On Dec. 8, Finance Minister Chrystia Freeland announced that Canada is expanding its probe into the AIIB and will also indefinitely freeze its participation in the institution.
Ottawa’s review will prioritize several key aspects, including analyzing AIIB investments and the bank’s governance and management frameworks, “as well as assessing whether any further enhancements are needed to decision-making and project selection at the Bank.” The federal government will also examine the bank’s existing environmental and social governance safeguards, particularly regarding issues such as forced labour, complaints handling, and environmental impacts.

Reform

Canada applied to join the AIIB and was accepted in March 2017, becoming the bank’s first North American member. It officially joined the bank in March 2018 and proceeded to ratify its membership by committing roughly $256 million to acquire shares in the bank over five years.
The Opposition Conservatives have long called on Ottawa to divest its shares in the AIIB. On Oct. 23, MPs voted in favour of a motion asking the House of Commons Special Committee on Canada-China Relations to invite Ms. Freeland to appear as a witness in the committee’s examination of “Canada’s freeze in government-led activity” with the AIIB.

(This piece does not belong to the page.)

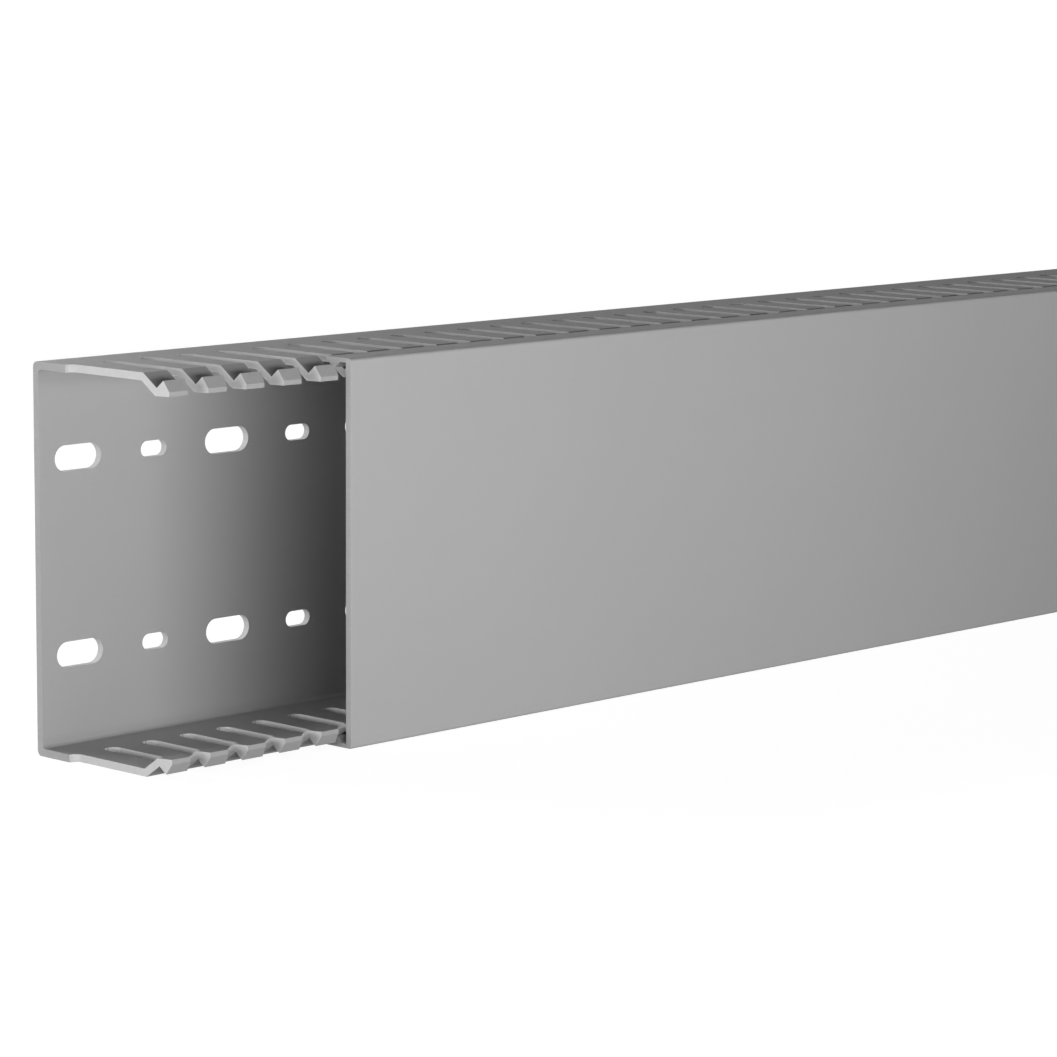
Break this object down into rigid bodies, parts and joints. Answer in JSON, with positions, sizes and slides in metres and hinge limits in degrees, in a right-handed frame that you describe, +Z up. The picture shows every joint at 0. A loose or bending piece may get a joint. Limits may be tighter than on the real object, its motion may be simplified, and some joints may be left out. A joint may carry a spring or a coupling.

Mr. Pickard depicted his approximately 16-month tenure at AIIB as a “traumatic, dramatic” experience, stating, “I felt that [Canada’s] membership in this organization was not giving this country a single thing of tangible value that we could proudly explain to people here in our country, that their membership in the Asian Infrastructure Investment Bank would be delivering them back home.”

Mr. Pickard expressed disbelief in the prospect of an improved AIIB with the CCP at its helm.

“At the bank, I would say that so long as we have the current geopolitical situation, and so long as we have the Chinese Communist Party, trying to work to undermine Western democracies and to have China replace the United States as the number one power, it is impossible for that to happen,” he said.